I am jelous, can't wait to shoot the specialist!!


----------



## dgmeadows

Last year's new bow with even older cams.... I got the 2010 Martin ShadowCat converted to 2007 Nitrous B cams with the shoot through X cables... that ought to eliminate the left-right problems I experienced in KY with the stock ShadowCat... If not, the old Fury and Slayer are still set up and ready to go.


----------



## clemsongrad

*pse*

2011 Supra & MoneyMaker Hybrid...  Not sure in what order yet...  TBD

Got an '11 BMXL slingin 30x's too...Not sure about it yet though..


----------



## alligood729

clemsongrad said:


> 2011 Supra & MoneyMaker Hybrid...  Not sure in what order yet...  TBD
> 
> Got an '11 BMXL slingin 30x's too...Not sure about it yet though..

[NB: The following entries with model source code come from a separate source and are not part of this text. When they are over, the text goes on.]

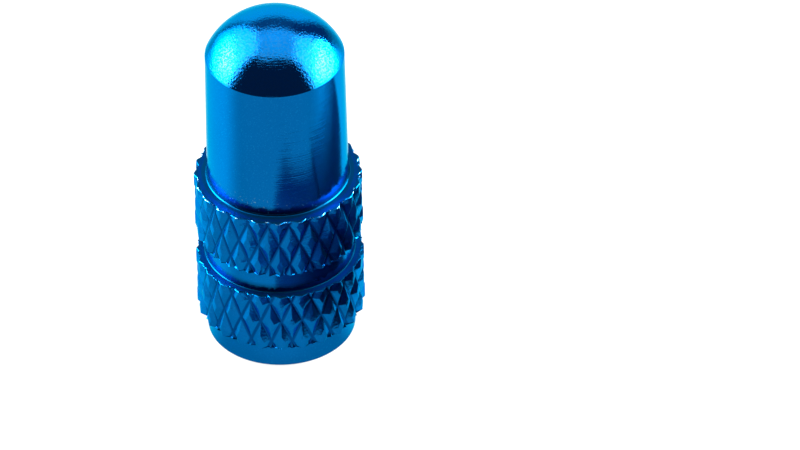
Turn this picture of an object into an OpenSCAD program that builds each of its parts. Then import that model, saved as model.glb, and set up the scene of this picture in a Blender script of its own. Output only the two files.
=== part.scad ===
// Dust cap for a bicycle tyre valve, turned from one aluminium bar.
// It stands on its open mouth: z = 0 is the mouth's face, and the dome points up.
// The bar is knurled first, and the collar, groove, shoulder and nose are turned after,
// so both knurled bands are stretches of one pattern of diamonds.

/* [Nose] */
// Height from the mouth to the top of the dome
length = 18.2; // [16:0.1:22]
// Diameter of the nose where it leaves the shoulder
nose_base_d = 6.75; // [6.4:0.05:7]
// Diameter of the nose at the dome's sharp edge
nose_top_d = 6.62; // [6.2:0.02:6.8]
// Height of the dome above its edge
dome_h = 2.1; // [1.2:0.05:3]
// Radius of the tool's round corner between nose and shoulder
root_r = 0.1; // [0.05:0.01:0.3]

/* [Skirt] */
// Height of the knurled skirt, from the mouth to the shoulder
skirt_h = 9; // [8:0.1:10]
// Diameter of the collar at the mouth
mouth_d = 7.05; // [6.5:0.05:7.1]
// Diameter of the collar where the knurl starts
collar_d = 7.1; // [6.8:0.05:7.2]
// Height of the smooth collar
collar_h = 1.3; // [0.8:0.05:1.5]
// Broken edge round the outside of the mouth
mouth_edge = 0.08; // [0.05:0.01:0.3]
// Diameter of the groove between the knurled bands
groove_d = 7.1; // [6.8:0.05:7.2]
// Width of the groove
groove_w = 1.25; // [0.6:0.05:1.6]
// Height of the knurled band under the groove
lower_band_h = 3.2; // [2.4:0.1:3.6]

/* [Knurl] */
// Diameter over the tips of the diamonds
knurl_d = 8; // [7.8:0.05:9]
// Depth of the grooves between the diamonds
knurl_depth = 0.22; // [0.1:0.01:0.3]
// Diamonds in one row round the cap
knurl_count = 24; // [16:1:32]
// Angle between the knurl's grooves and the cap's axis
helix_angle = 24.2; // [20:0.2:35]
// Size of a diamond's flat tip, as a share of the spacing
tip_share = 0.34; // [0.2:0.02:0.6]
// Size of a diamond's foot, as a share of the spacing
foot_share = 0.94; // [0.8:0.01:0.98]
// Distance from the shoulder down to the middle of the first row of tips
first_row = 0.3; // [0:0.01:1.1]

/* [Bore] */
// Diameter of the hole, which is the tap drill for a 5.2 mm thread of 24 threads per inch
bore_d = 4.2; // [4:0.05:4.6]
// Diameter of the countersink at the mouth
countersink_d = 5.5; // [4.8:0.05:5.9]
// Angle of the drill's point
drill_angle = 118; // [90:1:140]
// Metal left between the drill's point and the top of the dome
crown_t = 2.4; // [1:0.1:3]

/* [Hidden] */
// Smoothness of round surfaces
$fn = 96;

// Overrun of a cut past the face it opens
past = 0.5;

// Outside
knurl_r = knurl_d / 2;
nose_base_r = nose_base_d / 2;
nose_top_r = nose_top_d / 2;
groove_z = collar_h + lower_band_h;
upper_band_z = groove_z + groove_w;
dome_z = length - dome_h;
// Sphere through the dome's edge and its top
dome_r = (pow(nose_top_r, 2) + pow(dome_h, 2)) / (2 * dome_h);

// Bore
bore_r = bore_d / 2;
countersink_r = countersink_d / 2;
countersink_h = countersink_r - bore_r;
drill_point_h = bore_r / tan(drill_angle / 2);
bore_h = length - crown_t - drill_point_h;

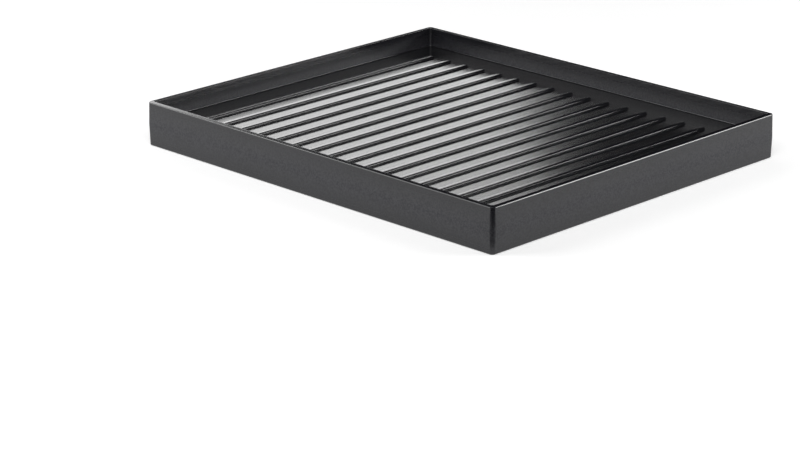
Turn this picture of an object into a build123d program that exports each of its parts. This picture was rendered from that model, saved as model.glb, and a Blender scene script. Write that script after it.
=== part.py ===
from build123d import *
from math import radians, tan
import os

# Reversible grill plate: one casting with a ribbed tray on one face and a smooth tray on the other.
# Millimetres. The plate rests on its smooth side's rim at z = 0, ribbed side up, ribs along X.

# Overall outline, measured at the parting line halfway up
plate_width = 300.0
plate_length = 350.0
corner_radius = 3.3

# Section through the wall and the web
tray_depth = 14.75
web_thickness = 4.0
rim_width = 3.5
outer_draft = 1.5
inner_draft = 3.0
inner_corner_radius = 2.5
rim_outer_radius = 0.6
rim_inner_radius = 0.5
floor_fillet = 0.8

# Ribs on the upper tray floor
rib_count = 16
rib_foot_width = 5.2
rib_height = 1.8
rib_draft = 12.0
rib_corner_radius = 2.0
rib_edge_radius = 1.1
rib_end_gap = 28.2
rib_back_gap = 30.6
rib_front_gap = 43.4

plate_height = 2 * tray_depth + web_thickness
parting_height = plate_height / 2
upper_floor = tray_depth + web_thickness
rim_inset = parting_height * tan(radians(outer_draft)) + rim_width

opening_width = plate_width - 2 * rim_inset
opening_length = plate_length - 2 * rim_inset

rib_length = plate_width - 2 * rib_end_gap
rib_field = plate_length - rib_back_gap - rib_front_gap
rib_pitch = rib_field / (rib_count - 1)
rib_field_centre = (rib_front_gap - rib_back_gap) / 2

upper_rim_plane = Plane.XY.offset(plate_height)
lower_rim_plane = Plane.XY.rotated((180, 0, 0))


def flat_faces():
    """Every face of the plate that lies parallel to the ground, lowest first."""
    return grill_plate.faces().filter_by(Plane.XY).sort_by(Axis.Z)


with BuildPart() as grill_plate:
    # Solid block, widest at the parting line and drafted towards both rims
    with BuildSketch(Plane.XY.offset(parting_height)):
        RectangleRounded(plate_width, plate_length, corner_radius)
    extrude(amount=parting_height, both=True, taper=outer_draft)
    fillet(flat_faces()[0].edges() + flat_faces()[-1].edges(), rim_outer_radius)

    # One tray in each face, which leaves the web between them
    for rim_plane in (upper_rim_plane, lower_rim_plane):
        with BuildSketch(rim_plane):
            RectangleRounded(opening_width, opening_length, inner_corner_radius)
        extrude(amount=-tray_depth, taper=inner_draft, mode=Mode.SUBTRACT)
    fillet(flat_faces()[1].edges() + flat_faces()[-2].edges(), floor_fillet)
    rims = (flat_faces()[0], flat_faces()[-1])
    fillet([edge for rim in rims for edge in rim.inner_wires()[0].edges()], rim_inner_radius)

    # Low drafted ribs across the upper tray
    with BuildSketch(Plane.XY.offset(upper_floor)):
        with Locations((0, rib_field_centre)):
            with GridLocations(0, rib_pitch, 1, rib_count):
                RectangleRounded(rib_length, rib_foot_width, rib_corner_radius)
    extrude(amount=rib_height, taper=rib_draft)
    rib_tops = flat_faces().filter_by_position(
        Axis.Z, upper_floor + rib_height / 2, upper_floor + 1.5 * rib_height
    )
    fillet(rib_tops.edges(), rib_edge_radius)

grill_plate.part.label = "grill_plate"
os.makedirs("parts", exist_ok=True)
export_step(grill_plate.part, "parts/grill_plate.step")
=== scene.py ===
import math

import bmesh
import bpy
import numpy as np
from mathutils import Matrix, Vector


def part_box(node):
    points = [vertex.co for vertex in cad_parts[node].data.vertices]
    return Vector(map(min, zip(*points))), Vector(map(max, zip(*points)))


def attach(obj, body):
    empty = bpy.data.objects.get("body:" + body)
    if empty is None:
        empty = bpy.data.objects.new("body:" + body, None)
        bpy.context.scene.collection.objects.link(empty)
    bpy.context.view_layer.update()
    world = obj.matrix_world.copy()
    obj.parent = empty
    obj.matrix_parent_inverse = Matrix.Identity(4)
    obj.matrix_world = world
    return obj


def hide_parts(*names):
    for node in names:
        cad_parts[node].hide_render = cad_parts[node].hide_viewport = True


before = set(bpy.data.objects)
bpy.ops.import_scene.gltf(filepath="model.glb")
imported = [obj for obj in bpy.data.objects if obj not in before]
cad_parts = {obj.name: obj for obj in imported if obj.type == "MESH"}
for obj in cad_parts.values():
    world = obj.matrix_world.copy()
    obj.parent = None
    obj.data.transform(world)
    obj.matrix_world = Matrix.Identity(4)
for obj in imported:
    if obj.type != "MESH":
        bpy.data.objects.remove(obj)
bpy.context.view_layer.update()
plateLow, plateHigh = (np.array(corner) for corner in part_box("grill_plate"))
print("frame loaded:", ", ".join(sorted(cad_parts)))


# Surfaces: loops round the plate or round a rib, joined row by row

# Line through the corners, each one rounded: its arc touches both runs at radius * tan(turn / 2)
# from the corner and turns about the centre in even steps.
def roundedLine(corners, radii, steps):
    corners, radii = np.asarray(corners, float), np.asarray(radii, float)[:, None]
    runs = np.diff(corners, axis=0)
    runs /= np.linalg.norm(runs, axis=1, keepdims=True)
    before, after = runs[:-1], runs[1:]
    turn = np.arctan2(before[:, 0] * after[:, 1] - before[:, 1] * after[:, 0], (before * after).sum(1))
    start = corners[1:-1] - before * radii * np.tan(abs(turn) / 2)[:, None]
    centre = start + radii * np.sign(turn)[:, None] * np.stack([-before[:, 1], before[:, 0]], 1)
    angle = turn[:, None] * np.linspace(0, 1, steps + 1)
    armX, armY = (start - centre).T[:, :, None]
    arcX = centre[:, :1] + armX * np.cos(angle) - armY * np.sin(angle)
    arcY = centre[:, 1:] + armX * np.sin(angle) + armY * np.cos(angle)
    arcs = np.stack([arcX, arcY], -1).reshape(-1, 2)
    return np.concatenate([corners[:1], arcs, corners[-1:]])


# Closed path round a rectangle with rounded corners, in shares: for each point the place of its
# arc's centre from -1 to 1, and the way it faces. A point is centre * (half - radius) + facing * radius.
# It runs up the right side, along the back, down the left side and along the front.
def pathShares(alongX, alongY, arcSteps):
    quarterTurn = math.pi / 2
    arc = np.linspace(0, quarterTurn, arcSteps + 1)[1:-1]
    centreX, centreY, facing = [], [], []
    for sign in (1, -1):
        sides = ((sign + 0 * alongY, alongY[::sign]), (alongX[::-sign], sign + 0 * alongX))
        for quarter, (x, y) in enumerate(sides):
            turn = (quarter + 1 - sign) * quarterTurn
            centreX += [x, np.full(arc.size, sign * (1 - 2 * quarter))]
            centreY += [y, np.full(arc.size, sign)]
            facing += [np.full(x.size, turn), arc + turn]
    return tuple(np.concatenate(part) for part in (centreX, centreY, facing))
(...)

I'm calling Tucson in about a week, I'm gonna shoot the Madness XL for 3D. Just broke my EVO in last saturday, now the new is off it, time for another one.... Just like the one you have there, all black, string and cable too, after Nathan makes it......


----------



## bowsmith

stuckbuck said:


> I am jelous, can't wait to shoot the specialist!!



Where are you located at?


----------



## stuckbuck

bowsmith said:


> Where are you located at?



I live west of atl.


----------



## clemsongrad

*Alligood....*

I told Nathan to make your strings really short....!!!!  Got the MoneyMaker Hybrid set up today....awsome shooting bow...



alligood729 said:


> I'm calling Tucson in about a week, I'm gonna shoot the Madness XL for 3D. Just broke my EVO in last saturday, now the new is off it, time for another one.... Just like the one you have there, all black, string and cable too, after Nathan makes it......


----------



## stickslinger09

Just got my blacked out Alpha Elite thursday havent had a chance to set it up yet but this will definately be my #D bow this year gonna try to shoot the full bores through it


----------



## stickslinger09

stickslinger09 said:


> Just got my blacked out Alpha Elite thursday havent had a chance to set it up yet but this will definately be my #D bow this year gonna try to shoot the full bores through it



3D sorry


----------



## badcompany

Darton DS-4500 this season.


----------



## passthru24

Shooting the New DARTON DS 4500, not camo Blacked Out


----------



## Budman32

Mathews Triumph and a Mathews Monster 7.0


----------



## stickslinger09

Alpha Elite blacked out


----------



## Buckin07

i got that Supra maybe the best bow i ever shot in comp. but have to get a sight on it that is worth a crap to find out


----------



## XJfire75

Btt. Anybody else?

What y'all got for 3D? Hopefully I'll get to post mine by March of it comes in.


----------



## thompsonsz71

elite tour in slime green when it gets here....


----------



## JC280

Bowtech Specialist for me this year. This bow shoots absolutely amazing. Without a doubt one of the best shooting bows I have ever owned.


----------



## gamer17

Got a Maxxis 31 on the way!


----------



## hansel

My 2007 Drenalin, again!!!

Hopefully be getting a Athens bow here soon


----------



## XJfire75

Ut oh. Looky with I got!











'10 Maitland Retribution black riser/Skullz limbs. 70lber. 

Cant wait to get it set up. With tax money I'm getting a Armortech pro and a TT Smackdown rest. Xtreme stabilizers. 

Also picking up a '09 Swat thursday. Gonna prolly us it in some 3Ds too. Gotta decide which will be which.


----------



## GA GAME GETTER

2010 elite judge for me


----------